Hungary’s Monetary Council Assesses Economic Trends, Prospects

  • 24 Dec 2015 8:00 AM
Hungary’s Monetary Council Assesses Economic Trends, Prospects
Hungary’s economic growth continued but a degree of unused capacity remained in the economy, and the domestic real economic environment continued to have a disinflationary impact, the Monetary Council of the National Bank of Hungary (NBH) concluded in its December 15 policy meeting. According to the condensed minutes of the meeting released on Wednesday, the members unanimously voted to keep the central bank’s key rate on hold at 1.35%.

The rate has remained unchanged since late July 2015. The Council said that in the third quarter of 2015 the decline in agricultural production and the moderation in industrial production dynamics had been the main contributing factors to the deceleration of economic growth. Hungary’s GDP increased by 2.4% in annual terms, with a 0.6% growth recorded relative to the previous quarter, it said.
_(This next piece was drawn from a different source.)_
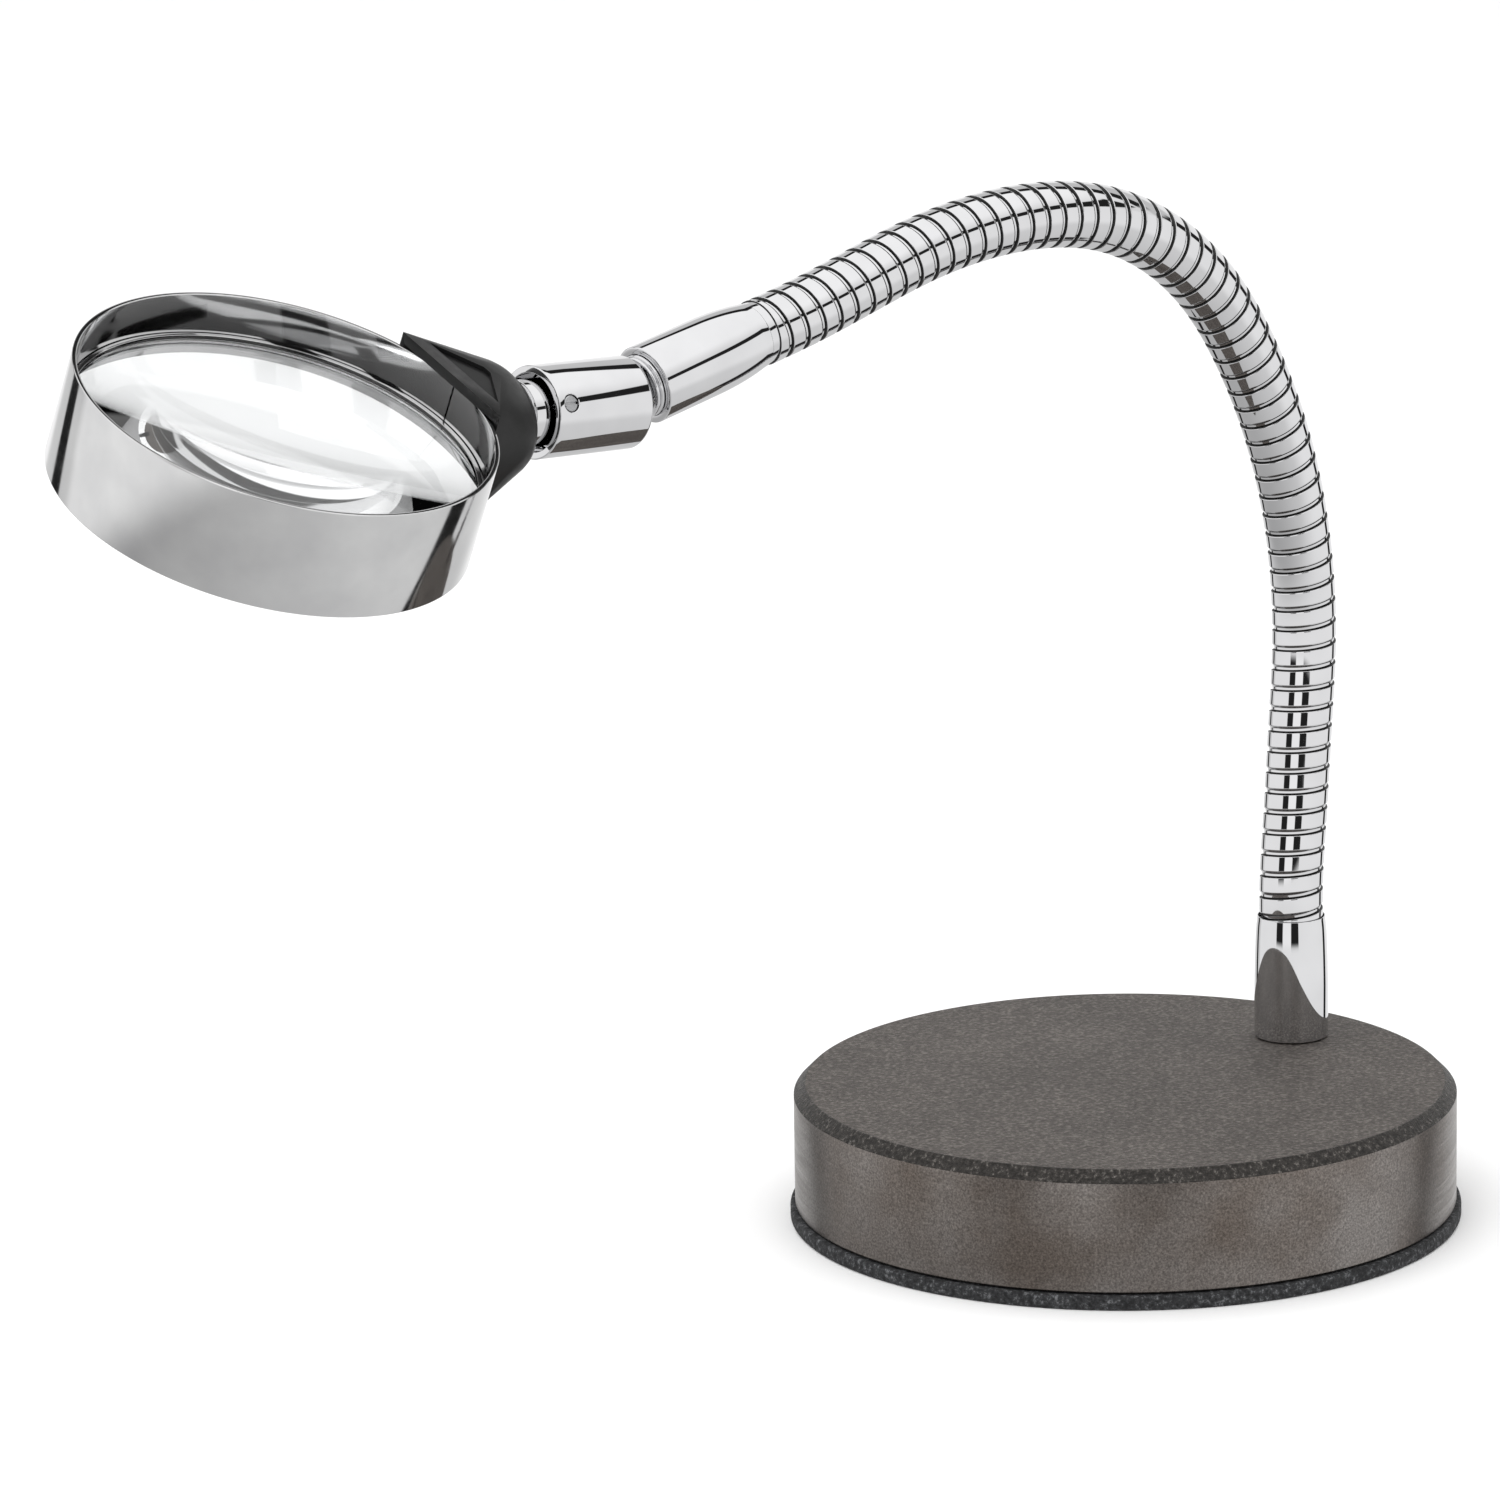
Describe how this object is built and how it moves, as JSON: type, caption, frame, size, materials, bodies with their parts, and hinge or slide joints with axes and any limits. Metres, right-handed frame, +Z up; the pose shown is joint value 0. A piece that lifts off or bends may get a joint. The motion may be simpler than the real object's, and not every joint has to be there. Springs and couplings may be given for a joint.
{
  "type": "desk magnifier on a gooseneck stand",
  "caption": "Unlit desk magnifier: a clear lens in a tall metal ring on a ball joint at the end of a stay-put chrome gooseneck, standing on a heavy round base.",
  "frame": {"origin": "centre of the underside of the foot pad, on the table", "axes": "+Z up; the neck stands on the +X side of the base and reaches over to -X, where the lens is; the neck and handle lie in the XZ plane"},
  "size_m": [0.3581, 0.1522, 0.2398],
  "materials": {
    "cast_body": "fine-grained dark coating on top, satin turned side",
    "foam": "matt speckled foam rubber",
    "chrome": "polished",
    "steel": "plain turned or zinc plated",
    "brass": "turned",
    "nylon": "natural nylon",
    "black_plastic": "satin black moulding",
    "glass": "clear polished"
  },
  "bodies": {
    "base": {"foot_pad": "foam", "base_disc": "cast_body", "base_washer": "steel", "base_screw": "steel", "lower_ferrule": "chrome", "neck_foot_plug": "steel", "neck_link_01": "chrome"},
    "neck_02": {"neck_link_02": "chrome"},
    "neck_03": {"neck_link_03": "chrome"},
    "neck_04": {"neck_link_04": "chrome"},
    "neck_05": {"neck_link_05": "chrome"},
    "neck_06": {"neck_link_06": "chrome"},
    "neck_07": {"neck_link_07": "chrome"},
    "neck_08": {"neck_link_08": "chrome"},
    "neck_09": {"neck_link_09": "chrome"},
    "neck_10": {"neck_link_10": "chrome"},
    "neck_11": {"neck_link_11": "chrome"},
    "neck_12": {"neck_link_12": "chrome"},
    "neck_13": {"neck_link_13": "chrome"},
    "neck_14": {"neck_link_14": "chrome"},
    "neck_15": {"neck_link_15": "chrome"},
    "neck_16": {"neck_link_16": "chrome"},
    "ferrule": {"neck_link_17": "chrome", "neck_head_plug": "steel", "upper_ferrule": "chrome", "ball_stud": "chrome"},
    "liner": {"ball_liner": "nylon"},
    "retaining_ring": {"ball_retaining_ring": "steel"},
    "socket": {"clamp_sleeve": "chrome", "clamp_screw": "steel", "thrust_pad": "nylon", "pressure_spring": "steel"},
    "head": {"stem": "chrome", "holder": "black_plastic", "holder_insert": "brass", "lens_ring": "chrome", "lens": "glass", "lens_retaining_ring": "steel", "lens_seat_ring": "steel"}
  },
  "joints": [
    {"name": "neck_bend_01", "type": "hinge", "parent": "base", "child": "neck_02", "pos_m": [0.05246, 0, 0.066], "axis": [0.9993, 0, -0.0368], "range_deg": [-9, 9]},
    {"name": "neck_bend_02", "type": "hinge", "parent": "neck_02", "child": "neck_03", "pos_m": [0.05383, 0, 0.08464], "axis": [0, -1, 0], "range_deg": [-12, 2.5]},
    {"name": "neck_bend_03", "type": "hinge", "parent": "neck_03", "child": "neck_04", "pos_m": [0.05527, 0, 0.10328], "axis": [0.9973, 0, -0.073], "range_deg": [-9, 9]},
    {"name": "neck_bend_04", "type": "hinge", "parent": "neck_04", "child": "neck_05", "pos_m": [0.05656, 0, 0.12193], "axis": [0, -1, 0], "range_deg": [-12, 2.5]},
    {"name": "neck_bend_05", "type": "hinge", "parent": "neck_05", "child": "neck_06", "pos_m": [0.05583, 0, 0.14059], "axis": [0.994, 0, 0.1092], "range_deg": [-9, 9]},
    {"name": "neck_bend_06", "type": "hinge", "parent": "neck_06", "child": "neck_07", "pos_m": [0.05249, 0, 0.15897], "axis": [0, -1, 0], "range_deg": [-12, 2.5]},
    {"name": "neck_bend_07", "type": "hinge", "parent": "neck_07", "child": "neck_08", "pos_m": [0.04661, 0, 0.17669], "axis": [0.9247, 0, 0.3807], "range_deg": [-9, 9]},
    {"name": "neck_bend_08", "type": "hinge", "parent": "neck_08", "child": "neck_09", "pos_m": [0.03831, 0, 0.19343], "axis": [0, -1, 0], "range_deg": [-12, 2.5]},
    {"name": "neck_bend_09", "type": "hinge", "parent": "neck_09", "child": "neck_10", "pos_m": [0.02755, 0, 0.20868], "axis": [0.7411, 0, 0.6714], "range_deg": [-9, 9]},
    {"name": "neck_bend_10", "type": "hinge", "parent": "neck_10", "child": "neck_11", "pos_m": [0.01345, 0, 0.22087], "axis": [0, -1, 0], "range_deg": [-12, 2.5]},
    {"name": "neck_bend_11", "type": "hinge", "parent": "neck_11", "child": "neck_12", "pos_m": [-0.00333, 0, 0.22898], "axis": [0.3145, 0, 0.9493], "range_deg": [-9, 9]},
    {"name": "neck_bend_12", "type": "hinge", "parent": "neck_12", "child": "neck_13", "pos_m": [-0.02164, 0, 0.23249], "axis": [0, -1, 0], "range_deg": [-12, 2.5]},
    {"name": "neck_bend_13", "type": "hinge", "parent": "neck_13", "child": "neck_14", "pos_m": [-0.04032, 0, 0.23248], "axis": [-0.0722, 0, 0.9974], "range_deg": [-9, 9]},
    {"name": "neck_bend_14", "type": "hinge", "parent": "neck_14", "child": "neck_15", "pos_m": [-0.0588, 0, 0.2298], "axis": [0, -1, 0], "range_deg": [-12, 2.5]},
    {"name": "neck_bend_15", "type": "hinge", "parent": "neck_15", "child": "neck_16", "pos_m": [-0.07688, 0, 0.22505], "axis": [-0.2566, 0, 0.9665], "range_deg": [-9, 9]},
    {"name": "neck_bend_16", "type": "hinge", "parent": "neck_16", "child": "ferrule", "pos_m": [-0.09493, 0, 0.22021], "axis": [0, -1, 0], "range_deg": [-12, 2.5]},
    {"name": "ball_tilt", "type": "hinge", "parent": "ferrule", "child": "liner", "pos_m": [-0.14971, 0, 0.20856], "axis": [0, 1, 0], "range_deg": [-33, 1.8]},
    {"name": "ball_swing", "type": "hinge", "parent": "liner", "child": "retaining_ring", "pos_m": [-0.14971, 0, 0.20856], "axis": [0.0558, 0, 0.9984], "range_deg": [-15, 15]},
    {"name": "ball_roll", "type": "hinge", "parent": "retaining_ring", "child": "socket", "pos_m": [-0.14971, 0, 0.20856], "axis": [-0.9984, 0, 0.0558], "continuous": true},
    {"name": "head_turn", "type": "hinge", "parent": "socket", "child": "head", "pos_m": [-0.16768, 0, 0.20957], "axis": [-0.9984, 0, 0.0558], "continuous": true}
  ]
}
The Council is predicting that “deceleration in external demand and in funding from the EU would lead to a significant slowdown in growth in 2016”. Inflation remained substantially below the NBH’s target. In November 2015, annual inflation was 0.5%, while core inflation was 1.4% and core inflation excluding indirect taxes stood at 1.2%.

The Council noted that “measures of underlying inflation continued to indicate moderate inflationary pressures”. Core inflation had been rising gradually as a result of an expansion in household consumption and acceleration in wage growth, but the persistently low global inflationary environment contained the increase. Inflation is expected to remain below the 3% target over the forecast period, and was only likely to approach it by the end of the forecast horizon. In the Council’s assessment market yield expectations had been in line with the central bank’s forward guidance.

The unconventional, targeted monetary policy instruments introduced by NBH also facilitated a decline in long-term yields and, consequently, a loosening in monetary conditions.

Members agreed that the inflation target could be achieved in a sustainable way by holding the base rate unchanged for an extended period and by using unconventional targeted monetary policy instruments.